LA didn’t let up at either end of the floor after the 10-minute intermission. Scarsella shoved a perfect inbound pass to Ogliore, who then netted
an easy layup at 3:27. That well-designed play occurred in between Ebeling’s first two triples. Schoenecker’s girls of winter essentially secured the victory when they went up 46-26— their first of two 20-point advantages—on a bucket from reserve junior forward Caroline Naraky with 2:14 remaining.
How happy were Naraky’s teammates for her? The roar of approval for that shot was the loudest of the night.
Ramblers junior forward Summer Parker-Hall contributed seven points and four rebounds; junior guard Arielle Dabu hit all four of her free-throw attempts in the fourth quarter.

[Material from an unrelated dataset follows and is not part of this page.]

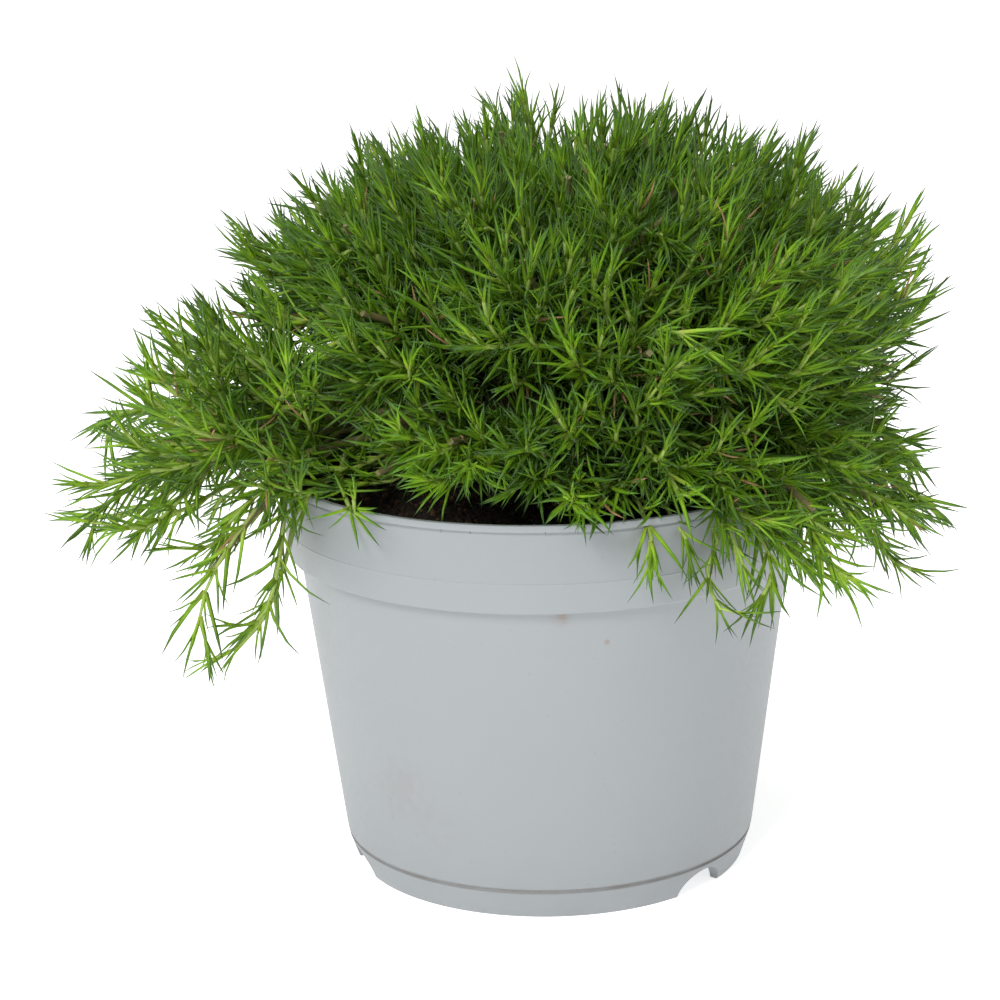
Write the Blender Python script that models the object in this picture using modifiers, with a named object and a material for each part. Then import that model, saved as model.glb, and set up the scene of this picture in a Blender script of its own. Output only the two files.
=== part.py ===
# Potted pearlwort: a cushion of needle-leaved shoots that spills over the rim of a nursery pot.
# Metres, +Z up. The origin is the middle of the plant's footprint, on the surface it stands on.

import math
import random

import bmesh
import bpy
from mathutils import Matrix, Vector, noise

MM = 0.001
GAP = 0.3 * MM
MERGE = 0.01 * MM

# The pot stands off the origin, because the cushion leans back and to the left of it
POT_AXIS = Vector((7.0 * MM, -15.0 * MM, 0.0))
POT_HEIGHT = 92.5 * MM
RIM_RADIUS = 60.0 * MM
LIP_HEIGHT = 1.5 * MM
LIP_OVERHANG = 0.4 * MM
COLLAR_HEIGHT = 19.9 * MM
COLLAR_FOOT_RADIUS = 57.5 * MM
BODY_TOP_RADIUS = 54.9 * MM
BODY_FOOT_RADIUS = 46.3 * MM
FOOT_HEIGHT = 6.2 * MM
FOOT_RADIUS = 44.0 * MM
FOOT_WALL = 2.0 * MM
GROOVE_DEPTH = 0.5 * MM
GROOVE_HEIGHT = 0.9 * MM
WALL = 1.3 * MM
EDGE_BEVEL = 0.3 * MM
POT_SEGMENTS = 48
ARCH_AZIMUTHS = (48.0, 168.0, -72.0)
ARCH_WIDTH = 14.0 * MM
ARCH_HEIGHT = 5.2 * MM
DRAIN_HOLES = 5
DRAIN_RADIUS = 3.5 * MM
DRAIN_CIRCLE = 28.0 * MM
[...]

“Our confidence grew, especially after the first quarter,” said Ogliore, who later praised the Ramblers’ coaches for their sound game plan. “We all believe in each other. Tonight, it showed we can compete with any team.”

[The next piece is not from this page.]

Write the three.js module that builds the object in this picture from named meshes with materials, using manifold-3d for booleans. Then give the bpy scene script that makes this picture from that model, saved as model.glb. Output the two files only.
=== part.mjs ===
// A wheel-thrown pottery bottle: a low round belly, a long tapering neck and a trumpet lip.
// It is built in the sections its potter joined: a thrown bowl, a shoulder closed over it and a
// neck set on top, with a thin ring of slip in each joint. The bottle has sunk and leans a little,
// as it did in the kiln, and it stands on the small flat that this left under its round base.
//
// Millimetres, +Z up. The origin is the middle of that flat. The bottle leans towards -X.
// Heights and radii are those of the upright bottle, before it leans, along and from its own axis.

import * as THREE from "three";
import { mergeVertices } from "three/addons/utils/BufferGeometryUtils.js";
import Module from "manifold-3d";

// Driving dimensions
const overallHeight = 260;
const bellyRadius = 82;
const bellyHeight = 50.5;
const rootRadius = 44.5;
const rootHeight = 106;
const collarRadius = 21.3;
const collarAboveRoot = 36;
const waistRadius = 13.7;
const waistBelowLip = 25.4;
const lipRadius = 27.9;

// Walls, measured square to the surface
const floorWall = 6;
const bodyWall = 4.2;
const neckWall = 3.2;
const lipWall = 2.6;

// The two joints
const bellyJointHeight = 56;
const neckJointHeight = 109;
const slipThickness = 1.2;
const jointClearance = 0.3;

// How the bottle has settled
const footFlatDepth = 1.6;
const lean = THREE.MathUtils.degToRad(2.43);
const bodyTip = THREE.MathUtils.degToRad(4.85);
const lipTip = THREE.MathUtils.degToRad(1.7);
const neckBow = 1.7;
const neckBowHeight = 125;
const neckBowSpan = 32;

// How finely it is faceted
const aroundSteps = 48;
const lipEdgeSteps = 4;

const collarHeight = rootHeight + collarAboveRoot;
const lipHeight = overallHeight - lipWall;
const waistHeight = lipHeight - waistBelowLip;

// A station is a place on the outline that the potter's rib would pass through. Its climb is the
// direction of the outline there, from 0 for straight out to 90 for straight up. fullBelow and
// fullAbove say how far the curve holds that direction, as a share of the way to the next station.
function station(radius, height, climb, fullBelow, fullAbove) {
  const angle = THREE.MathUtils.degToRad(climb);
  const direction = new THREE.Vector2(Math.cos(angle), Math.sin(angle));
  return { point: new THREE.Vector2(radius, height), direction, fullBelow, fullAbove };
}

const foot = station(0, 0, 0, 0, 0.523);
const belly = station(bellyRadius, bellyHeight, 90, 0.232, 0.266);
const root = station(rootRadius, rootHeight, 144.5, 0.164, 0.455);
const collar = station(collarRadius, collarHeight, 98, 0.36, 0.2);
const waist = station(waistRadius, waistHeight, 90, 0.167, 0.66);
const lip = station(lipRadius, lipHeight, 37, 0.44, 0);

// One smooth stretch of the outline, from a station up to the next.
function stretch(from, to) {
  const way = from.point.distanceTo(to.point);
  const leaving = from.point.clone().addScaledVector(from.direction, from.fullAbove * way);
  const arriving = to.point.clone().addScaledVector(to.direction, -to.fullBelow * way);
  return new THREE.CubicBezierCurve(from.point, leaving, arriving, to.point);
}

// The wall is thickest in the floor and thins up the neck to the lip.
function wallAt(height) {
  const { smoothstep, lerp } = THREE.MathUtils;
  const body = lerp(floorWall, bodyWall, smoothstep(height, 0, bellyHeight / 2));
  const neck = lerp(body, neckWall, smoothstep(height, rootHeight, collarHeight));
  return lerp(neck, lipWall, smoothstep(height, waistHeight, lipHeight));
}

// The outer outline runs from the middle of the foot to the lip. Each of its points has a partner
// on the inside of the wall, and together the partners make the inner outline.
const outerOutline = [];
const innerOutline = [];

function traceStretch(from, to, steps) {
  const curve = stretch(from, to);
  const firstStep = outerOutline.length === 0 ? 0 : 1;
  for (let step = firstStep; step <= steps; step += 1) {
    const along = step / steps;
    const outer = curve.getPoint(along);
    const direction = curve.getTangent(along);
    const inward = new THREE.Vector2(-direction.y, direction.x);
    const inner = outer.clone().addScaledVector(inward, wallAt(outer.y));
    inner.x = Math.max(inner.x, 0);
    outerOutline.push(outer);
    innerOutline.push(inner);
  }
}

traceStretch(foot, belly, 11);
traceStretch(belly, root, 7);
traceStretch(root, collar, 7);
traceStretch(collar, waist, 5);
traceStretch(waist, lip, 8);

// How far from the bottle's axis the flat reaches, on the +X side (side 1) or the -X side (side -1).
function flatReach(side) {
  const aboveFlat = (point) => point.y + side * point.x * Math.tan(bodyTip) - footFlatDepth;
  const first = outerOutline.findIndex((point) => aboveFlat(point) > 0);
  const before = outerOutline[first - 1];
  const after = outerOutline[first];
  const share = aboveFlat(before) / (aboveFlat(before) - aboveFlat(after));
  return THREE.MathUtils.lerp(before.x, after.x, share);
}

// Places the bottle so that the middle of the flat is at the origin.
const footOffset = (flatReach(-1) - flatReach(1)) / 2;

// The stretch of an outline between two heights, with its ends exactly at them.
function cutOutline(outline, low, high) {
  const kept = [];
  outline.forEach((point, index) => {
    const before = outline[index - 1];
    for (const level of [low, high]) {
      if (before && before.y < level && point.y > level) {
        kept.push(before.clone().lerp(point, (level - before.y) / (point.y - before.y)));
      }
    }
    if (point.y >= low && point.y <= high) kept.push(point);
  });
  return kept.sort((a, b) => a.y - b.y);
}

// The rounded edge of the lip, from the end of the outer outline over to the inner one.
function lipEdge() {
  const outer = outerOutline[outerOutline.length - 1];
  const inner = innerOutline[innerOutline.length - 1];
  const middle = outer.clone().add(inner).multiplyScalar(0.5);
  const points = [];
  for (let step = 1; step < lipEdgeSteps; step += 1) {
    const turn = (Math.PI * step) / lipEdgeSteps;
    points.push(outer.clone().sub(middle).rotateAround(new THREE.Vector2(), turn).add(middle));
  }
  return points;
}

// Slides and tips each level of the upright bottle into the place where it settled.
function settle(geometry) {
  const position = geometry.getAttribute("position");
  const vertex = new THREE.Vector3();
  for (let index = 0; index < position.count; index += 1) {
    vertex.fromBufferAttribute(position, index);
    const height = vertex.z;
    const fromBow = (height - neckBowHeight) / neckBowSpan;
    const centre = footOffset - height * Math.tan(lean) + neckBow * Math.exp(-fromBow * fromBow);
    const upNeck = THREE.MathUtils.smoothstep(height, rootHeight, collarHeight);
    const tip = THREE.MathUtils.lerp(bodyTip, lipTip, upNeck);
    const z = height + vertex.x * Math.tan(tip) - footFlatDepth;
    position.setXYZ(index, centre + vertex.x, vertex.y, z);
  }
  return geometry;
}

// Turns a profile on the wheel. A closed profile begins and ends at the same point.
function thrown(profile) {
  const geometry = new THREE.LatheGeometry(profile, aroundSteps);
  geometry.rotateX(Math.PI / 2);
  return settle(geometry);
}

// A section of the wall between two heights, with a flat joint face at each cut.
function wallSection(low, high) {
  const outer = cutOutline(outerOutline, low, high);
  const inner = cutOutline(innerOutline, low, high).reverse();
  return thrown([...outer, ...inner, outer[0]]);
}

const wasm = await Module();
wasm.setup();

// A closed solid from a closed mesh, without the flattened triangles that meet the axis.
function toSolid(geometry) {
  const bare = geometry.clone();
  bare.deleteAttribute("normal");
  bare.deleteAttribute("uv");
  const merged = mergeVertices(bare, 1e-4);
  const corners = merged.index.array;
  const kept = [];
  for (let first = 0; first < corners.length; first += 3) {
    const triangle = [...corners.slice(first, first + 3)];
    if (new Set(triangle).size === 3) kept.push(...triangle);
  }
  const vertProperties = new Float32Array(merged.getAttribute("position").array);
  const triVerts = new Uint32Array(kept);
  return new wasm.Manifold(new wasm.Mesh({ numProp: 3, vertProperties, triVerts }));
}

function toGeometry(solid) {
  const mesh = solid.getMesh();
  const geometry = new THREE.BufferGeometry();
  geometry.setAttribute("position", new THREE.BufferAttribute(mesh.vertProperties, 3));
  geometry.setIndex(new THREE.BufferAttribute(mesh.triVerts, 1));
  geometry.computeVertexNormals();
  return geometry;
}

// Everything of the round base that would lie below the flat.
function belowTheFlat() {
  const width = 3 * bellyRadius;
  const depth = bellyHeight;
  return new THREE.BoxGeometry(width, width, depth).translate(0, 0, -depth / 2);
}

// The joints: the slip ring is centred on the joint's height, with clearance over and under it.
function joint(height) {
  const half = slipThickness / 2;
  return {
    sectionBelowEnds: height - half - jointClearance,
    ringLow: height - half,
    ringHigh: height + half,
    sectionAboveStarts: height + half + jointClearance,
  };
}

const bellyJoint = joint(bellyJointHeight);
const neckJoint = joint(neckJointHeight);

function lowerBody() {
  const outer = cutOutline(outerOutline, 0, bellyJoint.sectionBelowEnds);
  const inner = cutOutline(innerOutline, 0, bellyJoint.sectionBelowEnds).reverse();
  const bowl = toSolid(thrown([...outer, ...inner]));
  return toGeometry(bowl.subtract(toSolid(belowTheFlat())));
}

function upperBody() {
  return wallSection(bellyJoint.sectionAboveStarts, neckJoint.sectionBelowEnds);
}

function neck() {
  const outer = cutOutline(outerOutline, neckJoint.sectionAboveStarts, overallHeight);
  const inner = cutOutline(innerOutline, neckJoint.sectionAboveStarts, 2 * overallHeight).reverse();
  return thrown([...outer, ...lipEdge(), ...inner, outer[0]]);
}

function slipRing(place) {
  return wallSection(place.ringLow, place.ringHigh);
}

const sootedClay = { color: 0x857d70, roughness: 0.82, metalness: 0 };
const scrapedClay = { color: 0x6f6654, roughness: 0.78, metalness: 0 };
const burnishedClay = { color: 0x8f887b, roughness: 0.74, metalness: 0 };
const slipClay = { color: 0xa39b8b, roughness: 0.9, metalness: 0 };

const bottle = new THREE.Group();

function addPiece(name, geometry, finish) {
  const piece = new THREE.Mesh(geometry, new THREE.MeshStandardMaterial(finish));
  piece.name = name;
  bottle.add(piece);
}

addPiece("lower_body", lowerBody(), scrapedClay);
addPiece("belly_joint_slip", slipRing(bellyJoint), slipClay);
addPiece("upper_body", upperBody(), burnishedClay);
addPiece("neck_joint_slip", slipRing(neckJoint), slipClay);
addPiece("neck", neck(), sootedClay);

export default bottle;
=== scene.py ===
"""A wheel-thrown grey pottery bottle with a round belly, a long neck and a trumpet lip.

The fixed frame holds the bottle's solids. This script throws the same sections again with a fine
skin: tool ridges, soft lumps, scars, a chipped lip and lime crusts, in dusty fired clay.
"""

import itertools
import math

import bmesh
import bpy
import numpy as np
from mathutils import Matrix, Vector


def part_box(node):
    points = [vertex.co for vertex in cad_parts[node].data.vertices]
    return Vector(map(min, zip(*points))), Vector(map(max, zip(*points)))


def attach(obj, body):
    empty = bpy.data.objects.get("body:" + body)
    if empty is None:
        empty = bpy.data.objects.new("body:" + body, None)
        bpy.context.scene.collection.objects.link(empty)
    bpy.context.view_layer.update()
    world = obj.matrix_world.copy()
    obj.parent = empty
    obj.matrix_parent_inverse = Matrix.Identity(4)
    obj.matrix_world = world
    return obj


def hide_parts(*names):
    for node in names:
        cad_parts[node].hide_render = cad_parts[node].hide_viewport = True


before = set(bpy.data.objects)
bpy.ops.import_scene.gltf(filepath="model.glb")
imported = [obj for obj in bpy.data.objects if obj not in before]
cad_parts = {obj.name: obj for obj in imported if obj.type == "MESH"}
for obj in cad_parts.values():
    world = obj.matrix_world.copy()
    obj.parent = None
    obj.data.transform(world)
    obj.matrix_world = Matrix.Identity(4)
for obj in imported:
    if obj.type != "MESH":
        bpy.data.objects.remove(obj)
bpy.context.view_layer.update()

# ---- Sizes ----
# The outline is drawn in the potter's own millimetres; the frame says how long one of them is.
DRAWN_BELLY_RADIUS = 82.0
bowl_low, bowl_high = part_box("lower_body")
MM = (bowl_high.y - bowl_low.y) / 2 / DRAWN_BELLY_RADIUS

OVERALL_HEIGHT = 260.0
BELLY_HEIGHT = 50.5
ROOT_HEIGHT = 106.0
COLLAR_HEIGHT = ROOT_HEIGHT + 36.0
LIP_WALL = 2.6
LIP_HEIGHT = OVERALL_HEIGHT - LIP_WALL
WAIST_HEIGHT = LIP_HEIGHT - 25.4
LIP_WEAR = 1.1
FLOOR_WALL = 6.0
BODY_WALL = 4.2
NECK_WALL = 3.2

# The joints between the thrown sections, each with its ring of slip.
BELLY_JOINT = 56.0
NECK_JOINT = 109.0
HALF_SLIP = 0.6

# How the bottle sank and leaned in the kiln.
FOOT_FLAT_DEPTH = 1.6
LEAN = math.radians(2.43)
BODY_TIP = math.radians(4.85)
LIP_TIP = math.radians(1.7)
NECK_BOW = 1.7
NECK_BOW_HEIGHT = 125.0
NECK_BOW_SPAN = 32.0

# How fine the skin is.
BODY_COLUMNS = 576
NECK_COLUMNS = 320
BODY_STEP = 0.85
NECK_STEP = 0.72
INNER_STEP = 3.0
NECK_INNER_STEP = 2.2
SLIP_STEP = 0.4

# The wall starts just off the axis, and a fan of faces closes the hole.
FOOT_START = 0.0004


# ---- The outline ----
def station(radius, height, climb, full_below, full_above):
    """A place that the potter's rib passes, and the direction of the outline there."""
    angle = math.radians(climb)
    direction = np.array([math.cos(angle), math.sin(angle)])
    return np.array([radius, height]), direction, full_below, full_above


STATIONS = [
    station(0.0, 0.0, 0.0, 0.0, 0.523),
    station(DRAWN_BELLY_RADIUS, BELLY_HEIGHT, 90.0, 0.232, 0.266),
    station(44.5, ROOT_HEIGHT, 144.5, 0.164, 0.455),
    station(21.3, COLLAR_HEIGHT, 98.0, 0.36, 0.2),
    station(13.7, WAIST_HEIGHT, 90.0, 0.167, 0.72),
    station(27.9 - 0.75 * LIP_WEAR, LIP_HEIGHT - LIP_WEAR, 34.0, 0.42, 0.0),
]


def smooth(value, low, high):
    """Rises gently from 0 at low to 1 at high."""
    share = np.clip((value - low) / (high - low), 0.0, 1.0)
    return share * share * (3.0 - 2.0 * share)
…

NOTABLE: Providence girls basketball coach Eileen Copenhaver, in her 15th season at the school in New Lenox, played basketball at Loyola. Not Loyola Academy; Loyola University, where athletes at the Chicago campus are also called Ramblers. … Loyola Academy’s girls basketball team got off to a 5-0 start this winter, with its fifth win (a 60-53 decision) coming against New Trier in a Thanksgiving Tourna- ment game on November 27. … Providence Catholic entered last week’s game at Loyola Academy four days removed from defeating Carmel Catholic at Nazareth Academy’s gym in a GCAA/East Suburban Catholic Conference Challenge game. It was the Corsairs’ first setback in eight games this season. … LA shot 46 percent (16-of-35) from the field, while PC connected only nine times in 32 tries (28 percent). … LA was 1-0 in the GCAC Red Division through December 13. … Two former LA hoopsters are in the GCAC Hall of Fame: Olga Gvozdenovic and Laura Sobieszczyk. Both were inducted after the 2016-2017 school year. Both played for the Ramblers’ Class AA state championship (and eventual GCAC Hall of Fame) teams in ’97 and ’98.